IAG-IASPEI 2017

講演情報

Oral

Joint Symposia » J07. Tracking the sea floor in motion

[J07-3] Tracking the sea floor in motion III

2017年8月3日(木) 13:30 〜 15:00 Room 401 (Kobe International Conference Center 4F, Room 401)

Chairs: Narumi Takahashi (NIED/JAMSTEC) , John DeSanto (University of California, San Diego)

14:30 〜 14:45

[J07-3-05] Monitoring submarine fault deformation using direct-path ranging

Florian Petersen, Heidrun Kopp, Dietrich Lange, Katrin Hannemann, Morelia Urlaub (GEOMAR Helmholtz Centre for Ocean Research Kiel)

invited

The seafloor stores crucial information on sub-seafloor processes, including stress, elastic strain, and earthquakes.
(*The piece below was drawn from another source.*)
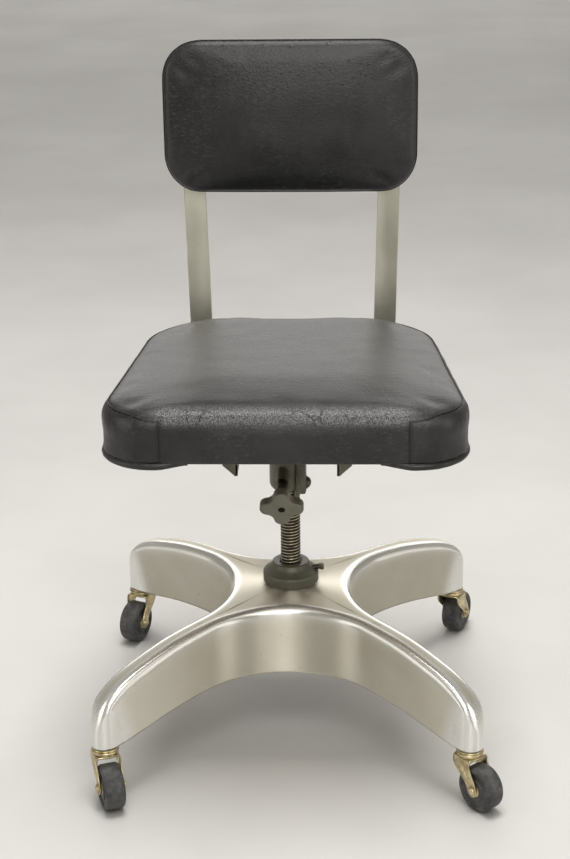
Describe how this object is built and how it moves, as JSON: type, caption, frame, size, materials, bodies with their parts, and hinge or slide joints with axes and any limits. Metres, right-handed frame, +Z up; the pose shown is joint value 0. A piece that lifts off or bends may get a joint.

This information may be extracted through the nascent scientific field of seafloor geodesy. The GeoSEA (Geodetic Earthquake Observatory on the SEAfloor) array uses acoustic signals for direct-path ranging and relative positioning at mm-scale resolution for a period of up to 3.5 years. The transponders also include high-precision pressure sensors to monitor vertical movements and dual-axis inclinometers in order to measure their altitude as well as any change in submarine fault zones and characterizing their behavior (locked or aseismically creeping). A further component of the network is GeoSURF, a self-steering autonomous surface vehicle (Wave Glider), which monitors system health and is able to upload the seafloor data to the sea surface and to transfer it via satellite. Seafloor transponders are currently installed across a dextral strike-slip fault to measure the instability of the eastern flank of Mt Etna in Sicily, and along the North Anatolian Fault offshore Istanbul to measure the strain build-up along the fault in a seismic gap. In addition, three arrays are currently deployed on the marine forearc and outer rise of the North Chilean subduction zone system. This segment of the Nazca-South American plate boundary has last ruptured in an earthquake in 1877 and was identified as a seismic gap prior to the 2014 Iquique earthquake (Mw 8.1). The southern portion of the segment remains unbroken by a recent earthquake. The first 12 month of all geodetic installations were analyzed and we discuss baselines with precision less than 5 mm for ranges up to 2000 m of distance and compare them with synthetic baselines. In all three tectonic settings, the obtained baseline changes remain within the resolution limits. In the case of the North Anatolian Fault, this suggests a locked fault zone.